Write out each line exactly as it stands, please.
▬▬▬▬▬▬
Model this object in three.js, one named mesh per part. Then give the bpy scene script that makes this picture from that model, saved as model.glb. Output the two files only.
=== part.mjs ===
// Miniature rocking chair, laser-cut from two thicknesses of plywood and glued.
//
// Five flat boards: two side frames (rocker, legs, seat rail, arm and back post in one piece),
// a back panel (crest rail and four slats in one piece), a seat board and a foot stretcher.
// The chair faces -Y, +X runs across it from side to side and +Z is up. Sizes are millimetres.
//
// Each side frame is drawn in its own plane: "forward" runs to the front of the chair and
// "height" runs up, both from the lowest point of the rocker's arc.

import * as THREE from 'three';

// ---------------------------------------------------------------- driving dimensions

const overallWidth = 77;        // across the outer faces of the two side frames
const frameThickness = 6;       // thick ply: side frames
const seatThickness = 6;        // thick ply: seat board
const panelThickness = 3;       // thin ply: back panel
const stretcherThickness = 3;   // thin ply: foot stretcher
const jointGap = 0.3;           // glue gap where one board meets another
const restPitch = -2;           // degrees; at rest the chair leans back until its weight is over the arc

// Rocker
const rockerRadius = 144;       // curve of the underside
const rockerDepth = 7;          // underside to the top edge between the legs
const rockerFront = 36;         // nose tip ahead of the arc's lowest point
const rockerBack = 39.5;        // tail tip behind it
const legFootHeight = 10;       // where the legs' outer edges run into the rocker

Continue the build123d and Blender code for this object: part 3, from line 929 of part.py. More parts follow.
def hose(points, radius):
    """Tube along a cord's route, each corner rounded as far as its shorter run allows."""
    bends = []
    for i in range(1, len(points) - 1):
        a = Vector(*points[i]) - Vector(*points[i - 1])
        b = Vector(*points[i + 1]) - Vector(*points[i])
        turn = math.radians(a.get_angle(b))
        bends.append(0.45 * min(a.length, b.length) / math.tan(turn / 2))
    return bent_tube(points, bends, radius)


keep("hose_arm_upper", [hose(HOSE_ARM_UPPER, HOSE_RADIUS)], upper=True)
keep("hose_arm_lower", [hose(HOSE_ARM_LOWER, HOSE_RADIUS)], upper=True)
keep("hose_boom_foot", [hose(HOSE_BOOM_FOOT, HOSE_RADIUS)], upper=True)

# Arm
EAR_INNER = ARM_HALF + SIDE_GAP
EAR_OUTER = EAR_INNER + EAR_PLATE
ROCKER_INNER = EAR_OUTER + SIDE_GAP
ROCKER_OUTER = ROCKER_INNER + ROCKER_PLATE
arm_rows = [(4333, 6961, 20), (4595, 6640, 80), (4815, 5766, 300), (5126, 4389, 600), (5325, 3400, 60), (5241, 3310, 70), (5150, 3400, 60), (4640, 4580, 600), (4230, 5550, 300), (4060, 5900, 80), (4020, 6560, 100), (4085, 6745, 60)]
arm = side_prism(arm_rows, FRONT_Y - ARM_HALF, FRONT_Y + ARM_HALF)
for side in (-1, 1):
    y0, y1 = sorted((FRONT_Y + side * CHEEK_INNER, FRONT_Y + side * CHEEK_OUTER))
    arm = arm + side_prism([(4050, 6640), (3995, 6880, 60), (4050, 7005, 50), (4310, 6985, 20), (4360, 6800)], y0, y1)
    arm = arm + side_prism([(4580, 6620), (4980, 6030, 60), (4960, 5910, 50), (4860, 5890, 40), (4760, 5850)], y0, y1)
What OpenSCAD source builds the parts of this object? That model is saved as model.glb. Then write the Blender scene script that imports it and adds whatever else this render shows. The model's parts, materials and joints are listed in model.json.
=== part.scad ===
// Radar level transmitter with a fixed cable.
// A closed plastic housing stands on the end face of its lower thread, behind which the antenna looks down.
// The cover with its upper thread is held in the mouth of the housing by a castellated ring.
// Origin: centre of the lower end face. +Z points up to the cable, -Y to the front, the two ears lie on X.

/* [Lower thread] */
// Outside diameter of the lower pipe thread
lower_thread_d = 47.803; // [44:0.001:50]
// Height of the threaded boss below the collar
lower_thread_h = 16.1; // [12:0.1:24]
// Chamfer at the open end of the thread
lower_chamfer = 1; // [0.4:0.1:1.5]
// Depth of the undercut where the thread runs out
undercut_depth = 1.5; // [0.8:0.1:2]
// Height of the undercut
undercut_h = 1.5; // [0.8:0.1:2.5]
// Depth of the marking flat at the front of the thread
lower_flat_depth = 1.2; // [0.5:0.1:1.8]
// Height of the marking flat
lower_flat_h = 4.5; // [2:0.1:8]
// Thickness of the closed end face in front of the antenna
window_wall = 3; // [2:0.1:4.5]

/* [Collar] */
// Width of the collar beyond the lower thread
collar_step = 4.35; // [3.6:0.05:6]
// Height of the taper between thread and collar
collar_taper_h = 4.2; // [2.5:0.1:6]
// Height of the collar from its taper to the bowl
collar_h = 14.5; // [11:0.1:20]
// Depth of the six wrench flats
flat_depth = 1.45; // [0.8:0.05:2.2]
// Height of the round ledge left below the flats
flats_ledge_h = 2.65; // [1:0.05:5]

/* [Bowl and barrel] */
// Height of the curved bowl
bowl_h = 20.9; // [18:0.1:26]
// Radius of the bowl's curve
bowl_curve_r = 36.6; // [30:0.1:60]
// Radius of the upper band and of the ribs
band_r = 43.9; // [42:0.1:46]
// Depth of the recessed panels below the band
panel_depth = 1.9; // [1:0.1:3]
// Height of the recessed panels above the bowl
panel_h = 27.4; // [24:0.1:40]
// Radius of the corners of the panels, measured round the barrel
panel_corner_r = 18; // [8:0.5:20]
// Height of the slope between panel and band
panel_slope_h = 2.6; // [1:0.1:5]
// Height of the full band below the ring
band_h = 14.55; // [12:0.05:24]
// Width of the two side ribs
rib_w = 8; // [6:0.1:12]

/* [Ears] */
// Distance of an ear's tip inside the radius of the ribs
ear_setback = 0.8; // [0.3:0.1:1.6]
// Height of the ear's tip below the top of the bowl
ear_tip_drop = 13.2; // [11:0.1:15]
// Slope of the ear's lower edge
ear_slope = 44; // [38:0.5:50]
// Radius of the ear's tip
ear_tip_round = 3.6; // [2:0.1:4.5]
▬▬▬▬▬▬
__SOLUTION__
Model this object in three.js, one named mesh per part. Then give the bpy scene script that makes this picture from that model, saved as model.glb. Output the two files only.
=== part.mjs ===
// Miniature rocking chair, laser-cut from two thicknesses of plywood and glued.
//
// Five flat boards: two side frames (rocker, legs, seat rail, arm and back post in one piece),
// a back panel (crest rail and four slats in one piece), a seat board and a foot stretcher.
// The chair faces -Y, +X runs across it from side to side and +Z is up. Sizes are millimetres.
//
// Each side frame is drawn in its own plane: "forward" runs to the front of the chair and
// "height" runs up, both from the lowest point of the rocker's arc.

import * as THREE from 'three';

// ---------------------------------------------------------------- driving dimensions

const overallWidth = 77;        // across the outer faces of the two side frames
const frameThickness = 6;       // thick ply: side frames
const seatThickness = 6;        // thick ply: seat board
const panelThickness = 3;       // thin ply: back panel
const stretcherThickness = 3;   // thin ply: foot stretcher
const jointGap = 0.3;           // glue gap where one board meets another
const restPitch = -2;           // degrees; at rest the chair leans back until its weight is over the arc

// Rocker
const rockerRadius = 144;       // curve of the underside
const rockerDepth = 7;          // underside to the top edge between the legs
const rockerFront = 36;         // nose tip ahead of the arc's lowest point
const rockerBack = 39.5;        // tail tip behind it
const legFootHeight = 10;       // where the legs' outer edges run into the rocker

Continue the build123d and Blender code for this object: part 3, from line 929 of part.py. More parts follow.
def hose(points, radius):
    """Tube along a cord's route, each corner rounded as far as its shorter run allows."""
    bends = []
    for i in range(1, len(points) - 1):
        a = Vector(*points[i]) - Vector(*points[i - 1])
        b = Vector(*points[i + 1]) - Vector(*points[i])
        turn = math.radians(a.get_angle(b))
        bends.append(0.45 * min(a.length, b.length) / math.tan(turn / 2))
    return bent_tube(points, bends, radius)


keep("hose_arm_upper", [hose(HOSE_ARM_UPPER, HOSE_RADIUS)], upper=True)
keep("hose_arm_lower", [hose(HOSE_ARM_LOWER, HOSE_RADIUS)], upper=True)
keep("hose_boom_foot", [hose(HOSE_BOOM_FOOT, HOSE_RADIUS)], upper=True)

# Arm
EAR_INNER = ARM_HALF + SIDE_GAP
EAR_OUTER = EAR_INNER + EAR_PLATE
ROCKER_INNER = EAR_OUTER + SIDE_GAP
ROCKER_OUTER = ROCKER_INNER + ROCKER_PLATE
arm_rows = [(4333, 6961, 20), (4595, 6640, 80), (4815, 5766, 300), (5126, 4389, 600), (5325, 3400, 60), (5241, 3310, 70), (5150, 3400, 60), (4640, 4580, 600), (4230, 5550, 300), (4060, 5900, 80), (4020, 6560, 100), (4085, 6745, 60)]
arm = side_prism(arm_rows, FRONT_Y - ARM_HALF, FRONT_Y + ARM_HALF)
for side in (-1, 1):
    y0, y1 = sorted((FRONT_Y + side * CHEEK_INNER, FRONT_Y + side * CHEEK_OUTER))
    arm = arm + side_prism([(4050, 6640), (3995, 6880, 60), (4050, 7005, 50), (4310, 6985, 20), (4360, 6800)], y0, y1)
    arm = arm + side_prism([(4580, 6620), (4980, 6030, 60), (4960, 5910, 50), (4860, 5890, 40), (4760, 5850)], y0, y1)
What OpenSCAD source builds the parts of this object? That model is saved as model.glb. Then write the Blender scene script that imports it and adds whatever else this render shows. The model's parts, materials and joints are listed in model.json.
=== part.scad ===
// Radar level transmitter with a fixed cable.
// A closed plastic housing stands on the end face of its lower thread, behind which the antenna looks down.
// The cover with its upper thread is held in the mouth of the housing by a castellated ring.
// Origin: centre of the lower end face. +Z points up to the cable, -Y to the front, the two ears lie on X.

/* [Lower thread] */
// Outside diameter of the lower pipe thread
lower_thread_d = 47.803; // [44:0.001:50]
// Height of the threaded boss below the collar
lower_thread_h = 16.1; // [12:0.1:24]
// Chamfer at the open end of the thread
lower_chamfer = 1; // [0.4:0.1:1.5]
// Depth of the undercut where the thread runs out
undercut_depth = 1.5; // [0.8:0.1:2]
// Height of the undercut
undercut_h = 1.5; // [0.8:0.1:2.5]
// Depth of the marking flat at the front of the thread
lower_flat_depth = 1.2; // [0.5:0.1:1.8]
// Height of the marking flat
lower_flat_h = 4.5; // [2:0.1:8]
// Thickness of the closed end face in front of the antenna
window_wall = 3; // [2:0.1:4.5]

/* [Collar] */
// Width of the collar beyond the lower thread
collar_step = 4.35; // [3.6:0.05:6]
// Height of the taper between thread and collar
collar_taper_h = 4.2; // [2.5:0.1:6]
// Height of the collar from its taper to the bowl
collar_h = 14.5; // [11:0.1:20]
// Depth of the six wrench flats
flat_depth = 1.45; // [0.8:0.05:2.2]
// Height of the round ledge left below the flats
flats_ledge_h = 2.65; // [1:0.05:5]

/* [Bowl and barrel] */
// Height of the curved bowl
bowl_h = 20.9; // [18:0.1:26]
// Radius of the bowl's curve
bowl_curve_r = 36.6; // [30:0.1:60]
// Radius of the upper band and of the ribs
band_r = 43.9; // [42:0.1:46]
// Depth of the recessed panels below the band
panel_depth = 1.9; // [1:0.1:3]
// Height of the recessed panels above the bowl
panel_h = 27.4; // [24:0.1:40]
// Radius of the corners of the panels, measured round the barrel
panel_corner_r = 18; // [8:0.5:20]
// Height of the slope between panel and band
panel_slope_h = 2.6; // [1:0.1:5]
// Height of the full band below the ring
band_h = 14.55; // [12:0.05:24]
// Width of the two side ribs
rib_w = 8; // [6:0.1:12]

/* [Ears] */
// Distance of an ear's tip inside the radius of the ribs
ear_setback = 0.8; // [0.3:0.1:1.6]
// Height of the ear's tip below the top of the bowl
ear_tip_drop = 13.2; // [11:0.1:15]
// Slope of the ear's lower edge
ear_slope = 44; // [38:0.5:50]
// Radius of the ear's tip
ear_tip_round = 3.6; // [2:0.1:4.5]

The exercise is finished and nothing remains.